When the jurisdiction of a circuit court is invoked solely on the ground of diverse citizenship, the judgment of the circuit court of appeals is final, although another ground for jurisdiction in the circuit court may be developed in the course of subsequent proceedings in the case.

This was an action in ejectment brought by John Turck against the Colorado Central Consolidated Mining Company, December 2, 1885, in the Circuit Court of the United States for the District of Colorado. The complaint alleged:

"First. That plaintiff is a resident and citizen of the State of Colorado; that the Colorado Central Consolidated Mining Company, defendant, is a corporation organized and existing under and by virtue of the laws of the State of New York; that the amount in dispute in this action exceeds the sum of $500, exclusive of costs."

"Second. Plaintiff further alleges that upon the 1st day of January, A.D. 1885, he was the owner of, seised in fee, and entitled to the possession of, a certain lode mining claim and premises, situate in Argentine mining district, Clear Creek County, Colorado, described as follows, to-wit:"

"The Aliunde Tunnel lode No. 2, with all the dips, spurs, angles, and variations of said lode throughout their entire length and depth, and all other lodes, veins, lodges, or deposits of mineral the top or

Page 150 U. S. 139

apex of which lies inside of said Aliunde Tunnel lode No. 2, as patented to John Turck by certain letters patent of the United States, dated the 31st day of January, A.D. 1883, which lode, mining claim, and premises are described in said patent as 'Mineral Entry No. 1,862' in the series of the United States land office at Central City, Colorado, and designated by the surveyor general of the State of Colorado as 'Survey Lot No. 1,494,' which lode is fifteen hundred feet in length, by one hundred and fifty feet in width."

"Third. That said Aliunde Tunnel lode No. 2 has a pitch to the northwest of about sixty degrees from a horizontal; that the top and apex of said lode lie within the side and end lines of said Aliunde Tunnel lode No. 2; that, owing to the dip of said lode to the northwest at a depth of about three hundred feet beneath the surface of the ground, said Aliunde Tunnel lode No. 2 passes under the north side line of said patent, and enters the land adjoining; that, while plaintiff was so seised and possessed of said Aliunde Tunnel lode No. 2, the defendant afterwards, and on the 1st day of January, A.D. 1885, wrongfully entered upon and ousted the plaintiff from about four hundred feet of said Aliunde Tunnel lode No. 2 mining claim and premises next hereinafter described, and now wrongfully withholds the same from plaintiff; that is to say that said defendant wrongfully ousted the plaintiff from so much of said Aliunde Tunnel lode No. 2 mining claim and premises as lies beneath the depth of three hundred feet beneath the surface of the ground north of the north side line of said Aliunde Tunnel lode No. 2, carrying said north line down vertically, and from thence on the pitch of said lode northwesterly, and measuring thence along the line of said Aliunde Tunnel lode No. 2 a distance of four hundred feet next west of the northeast end line of said claim."
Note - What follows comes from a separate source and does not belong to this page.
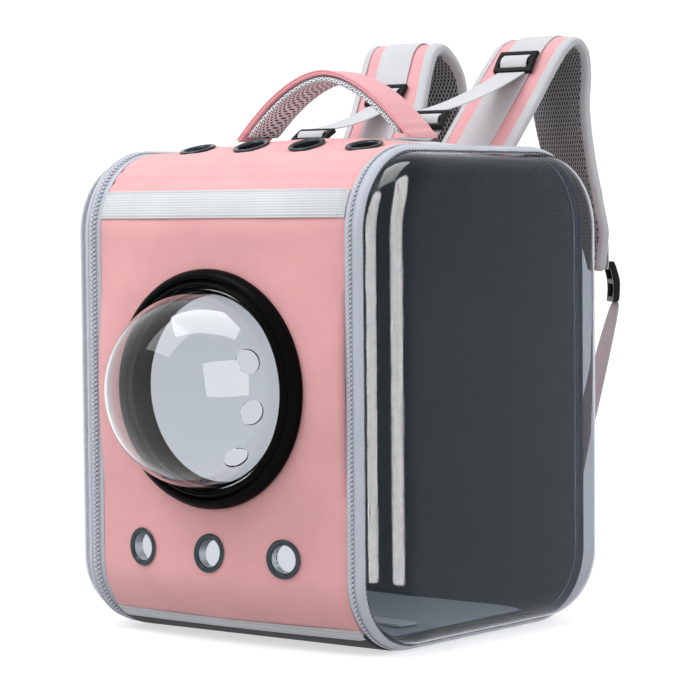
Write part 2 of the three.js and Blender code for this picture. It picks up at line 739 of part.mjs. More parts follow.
for (const [word, side] of [['left', -1], ['right', 1]]) {
  const face = strapThickness / 2;
  add(`strap_pad_${word}`, strapPiece(side, 0, strapSteps, -face, face, padShares), 'pink');
  const webLow = face + gap;
  const strapWeb = strapPiece(side, 1, strapSteps, webLow, webLow + webThickness, webShares);
  add(`strap_web_${word}`, strapWeb, 'web');

  // Upper ladder lock on the strap
  const pull = lifterPull[word];
  const lockAt = strapFrame(pull.lockAlong, side);
  const lockLevel = webLow + webThickness + gap + lifterLock.thickness / 2;
  const lockPlace = lockAt.centre.clone().addScaledVector(lockAt.out, lockLevel);
  const lockAcross = lockAt.wide.clone().multiplyScalar(side);
  const sideways = new THREE.Vector3(1, 0, 0);
  const lock = ladderLock(lifterWidth, lifterLock.length, lifterLock.thickness, lifterLock.bar);
  add(`lifter_lock_${word}`, setInto(lock, lockPlace, lockAcross, lockAt.out), 'plastic');

  // The tilted buckle over the top panel, and the webbing tab that rises under its lower corner
  const lifterX = side * (lifterSide - pull.shift);
  const tilt = THREE.MathUtils.degToRad(pull.tilt);
  const buckleAlong = new THREE.Vector3(0, Math.cos(tilt), Math.sin(tilt));
  const buckleOut = new THREE.Vector3(0, -Math.sin(tilt), Math.cos(tilt));
  const buckleHalf = lifterBuckle.thickness / 2;
  const buckleRest = 2 * gap + webThickness + buckleHalf;
  const restDistance = topDistance(lifterBuckle.y - lifterBuckle.overlap);
  const buckleSeat = onPanel(restDistance, lifterX - (side * lifterWidth) / 2, buckleRest)
    .setX(lifterX)
    .add(new THREE.Vector3(0, 0, pull.rise))
    .addScaledVector(buckleAlong, lifterBuckle.length / 2);
  const anchorStart = topDistance(lifterBuckle.y - lifterAnchorLength);
  const cornerReach = lifterAnchorLength - lifterBuckle.overlap + buckleHalf * Math.sin(tilt);
  const cornerRise = pull.rise + buckleHalf * (1 - Math.cos(tilt));
  const anchorRise = (distance) => cornerRise * ((distance - anchorStart) / cornerReach) ** 2;
  const anchorXs = [-lifterWidth / 2, 0, lifterWidth / 2].map((x) => lifterX + x);
  const anchorStops = [0, 0.25, 0.5, 0.75, 1].map((share) => anchorStart + share * lifterAnchorLength);
  const anchorLow = (distance, x) => panelOuter(distance, x) + gap + anchorRise(distance);
  const anchorHigh = (distance, x) => anchorLow(distance, x) + webThickness;
  add(`lifter_anchor_${word}`, bodySlab(anchorStops, anchorXs, anchorHigh, anchorLow), 'web');
  const buckle = ladderLock(lifterWidth, lifterBuckle.length, lifterBuckle.thickness, lifterBuckle.bar);
  add(`lifter_buckle_${word}`, setInto(buckle, buckleSeat, sideways, buckleOut), 'plastic');

  // Lifter webbing between them
  const lifterFrom = buckleSeat.clone().addScaledVector(buckleAlong, lifterBuckle.length / 2 + 2 * gap);
  const lockEdge = lockAt.out.clone().cross(lockAcross).normalize();
  if (lockEdge.z > 0) lockEdge.negate();
  const lifterTo = lockPlace.clone().addScaledVector(lockEdge, lifterLock.length / 2 + 2 * gap);
  const sag = lifterFrom.clone().lerp(lifterTo, 0.5).add(new THREE.Vector3(0, 0, -lifterSag));
  const lifterCurve = new THREE.QuadraticBezierCurve3(lifterFrom, sag, lifterTo);
  const lifter = (t) => {
    const tangent = lifterCurve.getTangent(t);
    const out = new THREE.Vector3(0, -tangent.z, tangent.y).normalize();
    return { centre: lifterCurve.getPoint(t), out, wide: sideways, half: lifterWidth / 2 };
  };
  add(`lifter_web_${word}`, strap(lifter, 6, -webThickness / 2, webThickness / 2, edgeShares), 'web');

  // Lower ladder lock on the strap's tip
  const tip = strapFrame(1, side);
  const lowerAcross = tip.wide.clone().multiplyScalar(side);
  const lowerLevel = webLow + webThickness + lowerLock.lift + lowerLock.thickness / 2;
  const down = tip.out.clone().cross(lowerAcross).normalize();
  if (down.z > 0) down.negate();
  const lowerPlace = tip.centre.clone().addScaledVector(tip.out, lowerLevel);
  lowerPlace.addScaledVector(down, lowerLock.drop);
  const lowerSlot = lowerLock.width - 2 * lowerLock.bar;
  const lower = ladderLock(lowerSlot, lowerLock.length, lowerLock.thickness, lowerLock.bar);
  add(`lower_lock_${word}`, setInto(lower, lowerPlace, lowerAcross, tip.out), 'plastic');

  // Webbing from the lower lock to the base corner
  const webFrom = lowerPlace.clone().addScaledVector(down, lowerLock.length / 2 + 2 * gap);
  const anchorDistance = loopLength - baseRun - frontDistance(lowerAnchor.height);
  const webTo = onPanel(anchorDistance, side * lowerAnchor.side, gap + webThickness / 2);
  const webCurve = new THREE.LineCurve3(webFrom, webTo);
  const lowerWeb = (t) => {
    const wide = lowerAcross.clone().lerp(sideways, t).normalize();
    const out = wide.clone().cross(webCurve.getTangent(t)).normalize();
    return { centre: webCurve.getPoint(t), out, wide, half: lowerWebWidth / 2 };
  };
  add(`lower_web_${word}`, strap(lowerWeb, 6, -webThickness / 2, webThickness / 2, edgeShares), 'web');
}

// Floor mat, with chamfered edges
const floorTop = panelThickness + gap + liningThickness;
const matShape = new THREE.Shape();
matShape.moveTo(-matWidth / 2, -matDepth / 2).lineTo(matWidth / 2, -matDepth / 2);
matShape.lineTo(matWidth / 2, matDepth / 2).lineTo(-matWidth / 2, matDepth / 2).closePath();
const mat = new THREE.ExtrudeGeometry(matShape, { depth: matThickness, bevelEnabled: false });
add('floor_mat', weld(mat.translate(0, 0, floorTop + gap)), 'mat');

// Safety leash: a webbing tab on the mat and a snap clip at its end
const matTop = floorTop + gap + matThickness;
const tabStart = panelHalf - 8 - leashTab.length;
const tab = new THREE.BoxGeometry(leashTab.length, leashTab.width, leashTab.thickness);
const leashY = -matDepth / 2 + leashTab.width;
const tabPlace = [tabStart + leashTab.length / 2, leashY, matTop + gap + leashTab.thickness / 2];
add('leash_tab', weld(tab.translate(...tabPlace)), 'web');
const clip = new THREE.BoxGeometry(leashClip.length, leashClip.width, leashClip.thickness);
const clipX = tabStart - gap - leashClip.length / 2;
add('leash_clip', weld(clip.translate(clipX, leashY, matTop + gap + leashClip.thickness / 2)), 'plastic');

export default model;
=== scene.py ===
"""Bubble pet carrier backpack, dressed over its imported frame.

The padded pink band, the zip-on clear trays, the dome, the handle and the straps are modelled here in
millimetres in the frame's own axes: X to the right as seen from the front, -Y to the front, +Z up.
"""
import logging
import math
from dataclasses import dataclass
from enum import Enum
from typing import Callable

import bmesh
import bpy
import numpy as np
from mathutils import Matrix, Vector


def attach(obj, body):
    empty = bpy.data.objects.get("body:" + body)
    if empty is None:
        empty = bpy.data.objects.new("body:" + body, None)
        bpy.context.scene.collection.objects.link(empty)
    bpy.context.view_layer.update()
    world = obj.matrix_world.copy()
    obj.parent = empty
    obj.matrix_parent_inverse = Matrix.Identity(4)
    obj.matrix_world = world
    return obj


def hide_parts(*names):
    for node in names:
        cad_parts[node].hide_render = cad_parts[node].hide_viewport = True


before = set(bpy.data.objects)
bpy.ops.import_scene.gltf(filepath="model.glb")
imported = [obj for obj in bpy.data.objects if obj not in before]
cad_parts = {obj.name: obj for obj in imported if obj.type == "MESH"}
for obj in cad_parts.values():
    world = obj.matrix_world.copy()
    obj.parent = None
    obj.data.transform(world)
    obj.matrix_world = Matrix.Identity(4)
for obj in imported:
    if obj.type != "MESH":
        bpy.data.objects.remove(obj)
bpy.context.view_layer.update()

MM = 0.001
TURN = 2.0 * math.pi
Array = np.ndarray
Place = Callable[[Array, Array, Array], Array]
log = logging.getLogger("carrier")


class Side(Enum):
    """The two sides of the carrier, as seen from the front, with the sign of X."""

    LEFT = -1
    RIGHT = 1

    @property
    def word(self) -> str:
        """The side's name as it stands at the end of a node's name."""
        return self.name.lower()


# Modelling


def deselect() -> None:
    """Leaves object mode with nothing selected."""
    if bpy.context.object is not None and bpy.context.object.mode != "OBJECT":
        bpy.ops.object.mode_set(mode="OBJECT")
    bpy.ops.object.select_all(action="DESELECT")


def activate(piece: bpy.types.Object) -> None:
    """Makes one piece the only selected and the active one.

    Args:
        piece: The mesh.
    """
    deselect()
    piece.select_set(True)
    bpy.context.view_layer.objects.active = piece


def edit(piece: bpy.types.Object, mode: str = "FACE", whole: bool = True) -> None:
    """Opens a piece in edit mode.

    Args:
        piece: The mesh to edit.
        mode: The kind of element to select, VERT, EDGE or FACE.
        whole: True selects all of it, False nothing.
    """
    activate(piece)
    bpy.ops.object.mode_set(mode="EDIT")
    bpy.ops.mesh.select_mode(type=mode)
    bpy.ops.mesh.select_all(action="SELECT" if whole else "DESELECT")


def named(name: str) -> bpy.types.Object:
    """Names the primitive that was just added.

    Args:
        name: The piece's name.

    Returns:
        The new object, in object mode.
    """
    piece = bpy.context.object
    piece.name = name
    piece.data.name = name
    return piece


def points_of(piece: bpy.types.Object) -> Array:
    """The vertices of a piece as an array of rows.

    Args:
        piece: The mesh.

    Returns:
        One row for each vertex.
    """
    flat = np.empty(len(piece.data.vertices) * 3)
    piece.data.vertices.foreach_get("co", flat)
    return flat.reshape(-1, 3)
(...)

That plaintiff owned the property in fee, and was entitled to possession, and that the value of the rents, issues, and profits, "while said plaintiff has been excluded therefrom by the defendants, amounts to two hundred and fifty thousand dollars." Wherefore judgment was demanded for possession, damages, and costs.

Page 150 U. S. 140

The defendant answered by a general and special denial, and for a second defense said:

"1. That it is, and ever since the 15th day of December, A.D. 1879, it hath been, the owner and seised in fee and in the actual possession of the Colorado Central lode mining claim survey, lot No. 261, being a lode mining claim 1,500 feet in length by 50 feet in width, and of all lodes the tops or apexes of which may be found within the lines of said survey lot No. 261."

"2. That said Colorado Central lode mining claim was entered for patent, and patented by the United States to the grantors of defendant before said date, and long before the real or pretended discovery, location, or patenting of said Aliunde Tunnel lode No. 2."

"3. That said Colorado Central lode mining claim lies immediately to north of and adjoining the survey lot of said Aliunde Tunnel lode No. 2, and that whatever vein the defendant has worked on is the vein of the Colorado Central lode, or some vein having its top or apex within the side lines of said survey lot No. 261, and not within the side lines of the survey lot of said Aliunde Tunnel lode, No. 2."

And by the fourth paragraph, defendant denied that it wrongfully withheld possession from plaintiff of the Aliunde lode, or any vein having its apex within the side lines thereof.

Plaintiff replied to this second defense, denying the defendant's ownership in the Colorado Central lode to the extent averred; admitting the second paragraph of the answer that the Colorado Central lode was patented before discovery and patent of the Aliunde, and that the two lodes lay adjoining each other; but denying that the Aliunde lode was a part of the Colorado Central lode, and that the vein of the plaintiff had its top or apex within the side lines of the Colorado Central lode at any point claimed by the plaintiff, and denying that defendant had not wrongfully withheld possession.

The case went to trial, and resulted in a verdict for the plaintiff, and judgment thereon, which was set aside on payment of costs, under the local statute, and a second trial was had with the same result. Certain exceptions were taken by

Page 150 U. S. 141

the defendant to parts of the charge of the court and to the refusal to give certain instructions requested. The case was taken by writ of error to the United States Circuit Court of Appeals for the Eighth Circuit, and the judgment was affirmed, May 8, 1892. A petition for rehearing was filed during the term, which was denied February 18, 1893, and thereupon a writ of error was allowed to this Court.

The opinions of the circuit court of appeals will be found in 50 F. 888, and 54 F. 262.

The case was submitted on motion to dismiss or affirm.